* _Description of the task_: Your task is to quote exactly the run of lines that starts at the line containing "Keep writing the" and ends at the line containing "# ---- settings", including both.

....

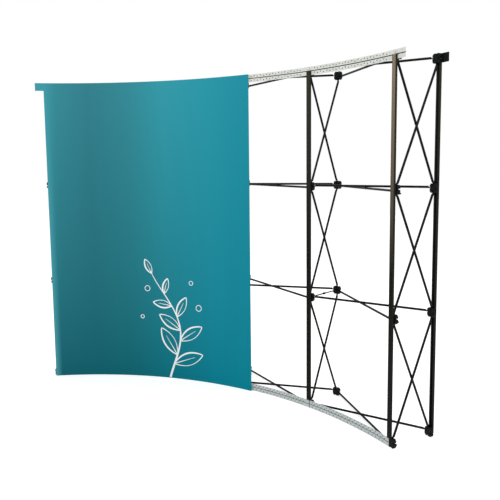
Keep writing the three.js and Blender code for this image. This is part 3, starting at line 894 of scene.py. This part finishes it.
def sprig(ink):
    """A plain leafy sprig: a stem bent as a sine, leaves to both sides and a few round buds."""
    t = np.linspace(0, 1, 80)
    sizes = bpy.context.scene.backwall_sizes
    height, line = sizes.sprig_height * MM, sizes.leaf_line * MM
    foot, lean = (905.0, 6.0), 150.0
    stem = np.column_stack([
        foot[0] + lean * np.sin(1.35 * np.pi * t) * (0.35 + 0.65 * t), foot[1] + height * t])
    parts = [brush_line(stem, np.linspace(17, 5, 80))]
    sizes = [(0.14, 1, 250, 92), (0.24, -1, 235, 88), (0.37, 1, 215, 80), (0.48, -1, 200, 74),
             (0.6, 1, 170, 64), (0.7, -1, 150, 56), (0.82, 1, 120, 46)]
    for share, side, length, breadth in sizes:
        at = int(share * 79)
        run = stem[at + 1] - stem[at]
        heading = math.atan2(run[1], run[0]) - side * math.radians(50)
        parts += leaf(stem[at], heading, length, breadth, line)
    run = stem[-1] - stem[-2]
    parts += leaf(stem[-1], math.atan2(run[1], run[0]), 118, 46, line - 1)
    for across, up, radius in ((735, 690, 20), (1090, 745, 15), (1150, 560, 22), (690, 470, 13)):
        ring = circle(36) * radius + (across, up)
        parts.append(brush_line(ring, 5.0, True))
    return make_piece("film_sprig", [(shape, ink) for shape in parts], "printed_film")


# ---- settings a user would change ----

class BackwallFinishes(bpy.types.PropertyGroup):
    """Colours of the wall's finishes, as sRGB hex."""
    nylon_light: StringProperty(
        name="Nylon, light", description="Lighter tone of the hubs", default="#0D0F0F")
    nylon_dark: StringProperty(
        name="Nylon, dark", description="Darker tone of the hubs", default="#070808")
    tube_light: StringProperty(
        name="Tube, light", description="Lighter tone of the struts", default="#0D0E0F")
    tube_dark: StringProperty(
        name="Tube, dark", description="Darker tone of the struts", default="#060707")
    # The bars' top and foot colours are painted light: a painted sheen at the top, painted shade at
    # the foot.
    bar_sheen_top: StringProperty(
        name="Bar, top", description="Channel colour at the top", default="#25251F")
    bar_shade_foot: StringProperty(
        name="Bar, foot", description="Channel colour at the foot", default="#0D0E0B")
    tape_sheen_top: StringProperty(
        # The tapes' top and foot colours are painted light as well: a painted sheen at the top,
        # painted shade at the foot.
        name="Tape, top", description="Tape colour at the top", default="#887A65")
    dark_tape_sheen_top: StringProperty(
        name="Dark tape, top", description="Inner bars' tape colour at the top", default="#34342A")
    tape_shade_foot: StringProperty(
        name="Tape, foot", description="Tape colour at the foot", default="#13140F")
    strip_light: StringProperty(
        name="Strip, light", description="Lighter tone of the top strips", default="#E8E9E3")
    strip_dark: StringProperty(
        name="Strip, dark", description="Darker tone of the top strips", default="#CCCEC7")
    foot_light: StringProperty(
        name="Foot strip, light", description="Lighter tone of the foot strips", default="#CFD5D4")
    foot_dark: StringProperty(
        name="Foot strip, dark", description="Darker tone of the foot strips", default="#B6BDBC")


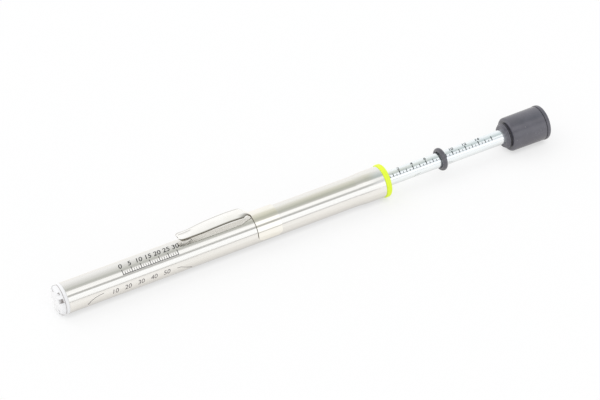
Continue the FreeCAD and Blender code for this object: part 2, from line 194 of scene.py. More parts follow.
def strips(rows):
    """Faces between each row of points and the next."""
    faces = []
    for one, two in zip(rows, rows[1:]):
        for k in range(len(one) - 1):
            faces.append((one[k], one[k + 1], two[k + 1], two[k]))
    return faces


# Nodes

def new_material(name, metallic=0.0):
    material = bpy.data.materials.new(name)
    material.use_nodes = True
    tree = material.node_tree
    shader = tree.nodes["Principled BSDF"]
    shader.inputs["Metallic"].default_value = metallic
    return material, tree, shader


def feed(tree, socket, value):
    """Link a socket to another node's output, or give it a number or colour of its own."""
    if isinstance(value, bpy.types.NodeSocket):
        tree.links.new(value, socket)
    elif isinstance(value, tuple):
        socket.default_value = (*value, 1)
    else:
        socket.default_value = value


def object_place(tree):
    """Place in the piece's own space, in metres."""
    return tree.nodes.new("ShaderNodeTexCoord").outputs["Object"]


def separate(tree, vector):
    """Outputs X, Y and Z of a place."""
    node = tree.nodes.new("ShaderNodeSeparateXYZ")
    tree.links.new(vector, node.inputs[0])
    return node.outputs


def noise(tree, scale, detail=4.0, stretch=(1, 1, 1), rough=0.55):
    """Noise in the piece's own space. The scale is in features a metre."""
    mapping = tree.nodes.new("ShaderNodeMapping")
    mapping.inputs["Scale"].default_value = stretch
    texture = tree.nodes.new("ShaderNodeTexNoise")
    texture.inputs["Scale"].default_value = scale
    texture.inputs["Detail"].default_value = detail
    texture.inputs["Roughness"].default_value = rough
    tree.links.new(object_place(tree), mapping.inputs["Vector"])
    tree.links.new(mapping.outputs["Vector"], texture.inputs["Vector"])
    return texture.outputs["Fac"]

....

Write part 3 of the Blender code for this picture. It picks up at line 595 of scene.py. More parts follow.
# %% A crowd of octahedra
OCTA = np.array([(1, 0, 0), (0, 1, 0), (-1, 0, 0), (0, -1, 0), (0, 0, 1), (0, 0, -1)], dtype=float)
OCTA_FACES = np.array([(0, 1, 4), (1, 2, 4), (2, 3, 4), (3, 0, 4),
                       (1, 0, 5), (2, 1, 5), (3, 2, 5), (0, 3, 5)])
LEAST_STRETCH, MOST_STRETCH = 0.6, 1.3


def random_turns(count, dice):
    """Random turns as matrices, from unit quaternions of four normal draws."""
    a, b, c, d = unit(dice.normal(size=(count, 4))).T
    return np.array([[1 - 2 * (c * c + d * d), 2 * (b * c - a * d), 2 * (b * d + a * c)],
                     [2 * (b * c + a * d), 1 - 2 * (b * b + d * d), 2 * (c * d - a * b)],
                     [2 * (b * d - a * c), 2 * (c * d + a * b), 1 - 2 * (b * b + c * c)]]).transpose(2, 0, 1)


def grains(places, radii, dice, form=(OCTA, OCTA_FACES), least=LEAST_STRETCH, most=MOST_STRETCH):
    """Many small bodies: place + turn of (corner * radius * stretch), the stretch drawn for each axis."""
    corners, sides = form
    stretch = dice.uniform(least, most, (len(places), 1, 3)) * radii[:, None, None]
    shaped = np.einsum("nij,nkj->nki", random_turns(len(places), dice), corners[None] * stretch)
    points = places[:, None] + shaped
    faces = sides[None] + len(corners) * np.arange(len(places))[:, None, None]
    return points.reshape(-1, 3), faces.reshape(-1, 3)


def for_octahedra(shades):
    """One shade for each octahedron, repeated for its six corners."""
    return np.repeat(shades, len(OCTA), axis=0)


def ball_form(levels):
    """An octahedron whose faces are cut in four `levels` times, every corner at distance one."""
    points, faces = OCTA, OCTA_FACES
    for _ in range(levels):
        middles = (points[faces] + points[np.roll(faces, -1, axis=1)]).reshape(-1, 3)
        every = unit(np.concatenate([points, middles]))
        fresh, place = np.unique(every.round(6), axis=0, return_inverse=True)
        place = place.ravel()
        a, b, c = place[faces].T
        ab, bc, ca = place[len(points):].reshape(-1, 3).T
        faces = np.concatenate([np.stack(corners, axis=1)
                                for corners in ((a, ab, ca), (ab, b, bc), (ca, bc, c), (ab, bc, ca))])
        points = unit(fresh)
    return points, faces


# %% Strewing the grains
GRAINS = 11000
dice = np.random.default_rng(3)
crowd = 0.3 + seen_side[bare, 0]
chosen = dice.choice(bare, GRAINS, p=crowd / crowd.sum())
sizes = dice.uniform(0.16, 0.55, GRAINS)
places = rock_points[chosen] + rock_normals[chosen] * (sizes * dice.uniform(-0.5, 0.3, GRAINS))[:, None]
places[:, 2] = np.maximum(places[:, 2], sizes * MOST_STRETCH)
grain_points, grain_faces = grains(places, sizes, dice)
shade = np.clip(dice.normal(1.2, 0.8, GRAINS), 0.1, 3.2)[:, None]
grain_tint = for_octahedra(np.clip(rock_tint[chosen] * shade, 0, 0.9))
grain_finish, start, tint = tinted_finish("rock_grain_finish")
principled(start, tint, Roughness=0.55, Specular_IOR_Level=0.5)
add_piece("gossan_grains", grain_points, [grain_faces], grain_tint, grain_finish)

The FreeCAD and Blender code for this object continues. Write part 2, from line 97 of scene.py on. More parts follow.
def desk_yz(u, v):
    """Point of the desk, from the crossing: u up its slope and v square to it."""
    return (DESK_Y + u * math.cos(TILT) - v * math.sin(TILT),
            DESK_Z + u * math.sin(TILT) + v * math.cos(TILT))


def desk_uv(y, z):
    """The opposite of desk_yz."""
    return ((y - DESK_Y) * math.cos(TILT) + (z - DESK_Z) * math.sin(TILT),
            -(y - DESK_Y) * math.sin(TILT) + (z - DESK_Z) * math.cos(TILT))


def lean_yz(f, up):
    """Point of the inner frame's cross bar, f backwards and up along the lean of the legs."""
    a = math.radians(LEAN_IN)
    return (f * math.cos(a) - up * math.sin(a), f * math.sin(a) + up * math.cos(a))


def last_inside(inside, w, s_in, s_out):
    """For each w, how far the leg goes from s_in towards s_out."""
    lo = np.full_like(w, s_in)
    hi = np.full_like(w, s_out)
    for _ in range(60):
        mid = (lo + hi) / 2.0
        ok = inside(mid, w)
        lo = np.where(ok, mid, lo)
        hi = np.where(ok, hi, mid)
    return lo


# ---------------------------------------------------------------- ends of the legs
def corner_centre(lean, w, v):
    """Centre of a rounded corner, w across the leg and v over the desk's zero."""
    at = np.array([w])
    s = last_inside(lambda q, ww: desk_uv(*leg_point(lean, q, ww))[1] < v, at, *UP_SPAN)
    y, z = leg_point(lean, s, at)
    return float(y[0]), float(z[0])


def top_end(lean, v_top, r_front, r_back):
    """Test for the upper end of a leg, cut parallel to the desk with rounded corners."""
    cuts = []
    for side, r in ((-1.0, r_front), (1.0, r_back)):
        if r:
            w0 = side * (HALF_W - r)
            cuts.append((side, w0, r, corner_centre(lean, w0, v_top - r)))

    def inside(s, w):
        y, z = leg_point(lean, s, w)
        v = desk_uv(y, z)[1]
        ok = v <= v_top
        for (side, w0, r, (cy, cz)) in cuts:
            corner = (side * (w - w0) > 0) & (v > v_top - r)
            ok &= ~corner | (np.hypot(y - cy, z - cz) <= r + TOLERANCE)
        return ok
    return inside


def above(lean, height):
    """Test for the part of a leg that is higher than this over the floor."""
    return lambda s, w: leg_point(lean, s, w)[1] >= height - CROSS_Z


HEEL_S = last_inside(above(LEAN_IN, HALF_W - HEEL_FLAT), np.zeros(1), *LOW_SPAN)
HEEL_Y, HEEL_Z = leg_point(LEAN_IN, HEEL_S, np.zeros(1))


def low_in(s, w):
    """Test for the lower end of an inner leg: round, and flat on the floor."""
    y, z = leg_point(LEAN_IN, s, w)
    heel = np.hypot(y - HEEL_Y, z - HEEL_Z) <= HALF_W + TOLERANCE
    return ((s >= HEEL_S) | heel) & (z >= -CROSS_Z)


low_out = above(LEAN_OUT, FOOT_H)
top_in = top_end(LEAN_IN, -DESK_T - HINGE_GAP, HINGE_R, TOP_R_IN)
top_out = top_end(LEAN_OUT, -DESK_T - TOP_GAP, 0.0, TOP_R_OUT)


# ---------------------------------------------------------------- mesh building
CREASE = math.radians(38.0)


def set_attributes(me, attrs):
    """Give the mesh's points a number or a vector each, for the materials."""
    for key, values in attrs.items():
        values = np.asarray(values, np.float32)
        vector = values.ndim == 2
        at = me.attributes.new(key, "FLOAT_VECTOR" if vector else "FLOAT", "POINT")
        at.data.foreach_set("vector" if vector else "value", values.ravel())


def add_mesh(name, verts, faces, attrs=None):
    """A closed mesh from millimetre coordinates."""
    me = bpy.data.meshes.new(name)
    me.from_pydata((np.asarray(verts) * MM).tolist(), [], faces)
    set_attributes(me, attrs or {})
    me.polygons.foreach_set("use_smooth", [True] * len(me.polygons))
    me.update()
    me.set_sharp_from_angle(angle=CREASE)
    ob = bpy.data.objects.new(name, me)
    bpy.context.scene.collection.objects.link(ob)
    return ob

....

* _Answer to this problem_:
Keep writing the three.js and Blender code for this image. This is part 3, starting at line 894 of scene.py. This part finishes it.
def sprig(ink):
    """A plain leafy sprig: a stem bent as a sine, leaves to both sides and a few round buds."""
    t = np.linspace(0, 1, 80)
    sizes = bpy.context.scene.backwall_sizes
    height, line = sizes.sprig_height * MM, sizes.leaf_line * MM
    foot, lean = (905.0, 6.0), 150.0
    stem = np.column_stack([
        foot[0] + lean * np.sin(1.35 * np.pi * t) * (0.35 + 0.65 * t), foot[1] + height * t])
    parts = [brush_line(stem, np.linspace(17, 5, 80))]
    sizes = [(0.14, 1, 250, 92), (0.24, -1, 235, 88), (0.37, 1, 215, 80), (0.48, -1, 200, 74),
             (0.6, 1, 170, 64), (0.7, -1, 150, 56), (0.82, 1, 120, 46)]
    for share, side, length, breadth in sizes:
        at = int(share * 79)
        run = stem[at + 1] - stem[at]
        heading = math.atan2(run[1], run[0]) - side * math.radians(50)
        parts += leaf(stem[at], heading, length, breadth, line)
    run = stem[-1] - stem[-2]
    parts += leaf(stem[-1], math.atan2(run[1], run[0]), 118, 46, line - 1)
    for across, up, radius in ((735, 690, 20), (1090, 745, 15), (1150, 560, 22), (690, 470, 13)):
        ring = circle(36) * radius + (across, up)
        parts.append(brush_line(ring, 5.0, True))
    return make_piece("film_sprig", [(shape, ink) for shape in parts], "printed_film")


# ---- settings a user would change ----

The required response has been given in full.